** Task objective **
Everything from the line containing "Reconstruct the object" down to the line containing "MIDDLE_X = 24.0" is to be returned exactly; include both boundary lines and leave out all others.

** Provided material **

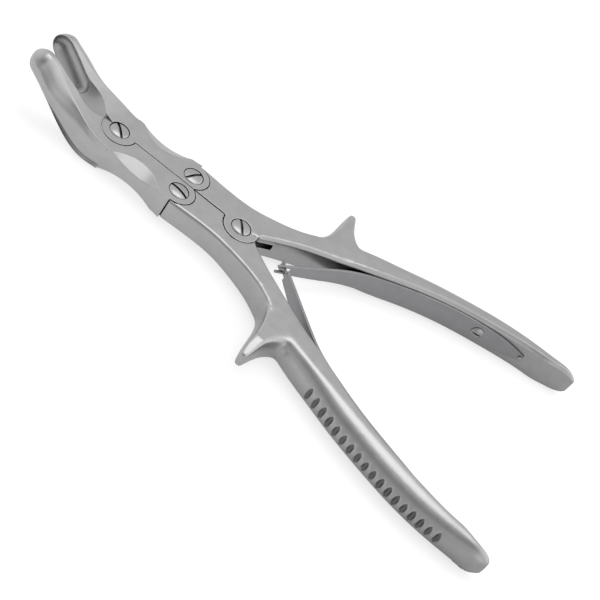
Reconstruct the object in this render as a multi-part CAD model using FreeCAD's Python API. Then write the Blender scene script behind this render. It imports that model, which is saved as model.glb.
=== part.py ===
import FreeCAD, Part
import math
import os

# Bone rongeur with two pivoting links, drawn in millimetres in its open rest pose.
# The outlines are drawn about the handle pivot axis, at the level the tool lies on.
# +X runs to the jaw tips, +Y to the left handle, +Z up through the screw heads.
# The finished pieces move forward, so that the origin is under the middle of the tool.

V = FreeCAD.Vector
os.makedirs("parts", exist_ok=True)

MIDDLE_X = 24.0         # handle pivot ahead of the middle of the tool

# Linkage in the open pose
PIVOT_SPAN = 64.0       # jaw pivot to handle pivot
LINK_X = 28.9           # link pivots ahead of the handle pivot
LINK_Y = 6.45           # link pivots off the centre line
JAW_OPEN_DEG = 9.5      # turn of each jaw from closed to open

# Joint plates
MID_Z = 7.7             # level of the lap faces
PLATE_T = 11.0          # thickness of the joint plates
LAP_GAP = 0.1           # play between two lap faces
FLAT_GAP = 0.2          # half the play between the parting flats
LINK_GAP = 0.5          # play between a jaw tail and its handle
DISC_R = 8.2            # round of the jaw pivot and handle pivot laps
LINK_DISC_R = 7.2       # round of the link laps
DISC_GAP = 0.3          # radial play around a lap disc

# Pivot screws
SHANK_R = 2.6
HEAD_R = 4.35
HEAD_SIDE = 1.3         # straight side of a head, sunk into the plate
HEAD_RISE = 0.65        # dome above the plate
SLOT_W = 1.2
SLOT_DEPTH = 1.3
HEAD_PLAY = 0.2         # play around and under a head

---

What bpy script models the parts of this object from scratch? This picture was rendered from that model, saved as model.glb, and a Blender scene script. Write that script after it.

--

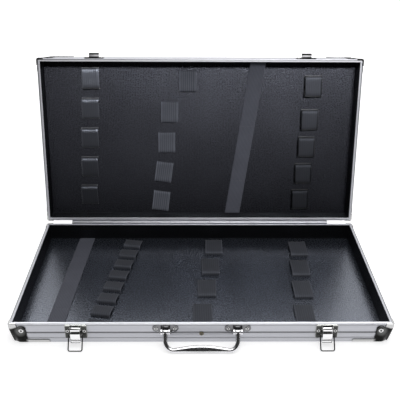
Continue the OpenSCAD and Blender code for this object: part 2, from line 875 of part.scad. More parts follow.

** Expected output **
Reconstruct the object in this render as a multi-part CAD model using FreeCAD's Python API. Then write the Blender scene script behind this render. It imports that model, which is saved as model.glb.
=== part.py ===
import FreeCAD, Part
import math
import os

# Bone rongeur with two pivoting links, drawn in millimetres in its open rest pose.
# The outlines are drawn about the handle pivot axis, at the level the tool lies on.
# +X runs to the jaw tips, +Y to the left handle, +Z up through the screw heads.
# The finished pieces move forward, so that the origin is under the middle of the tool.

V = FreeCAD.Vector
os.makedirs("parts", exist_ok=True)

MIDDLE_X = 24.0         # handle pivot ahead of the middle of the tool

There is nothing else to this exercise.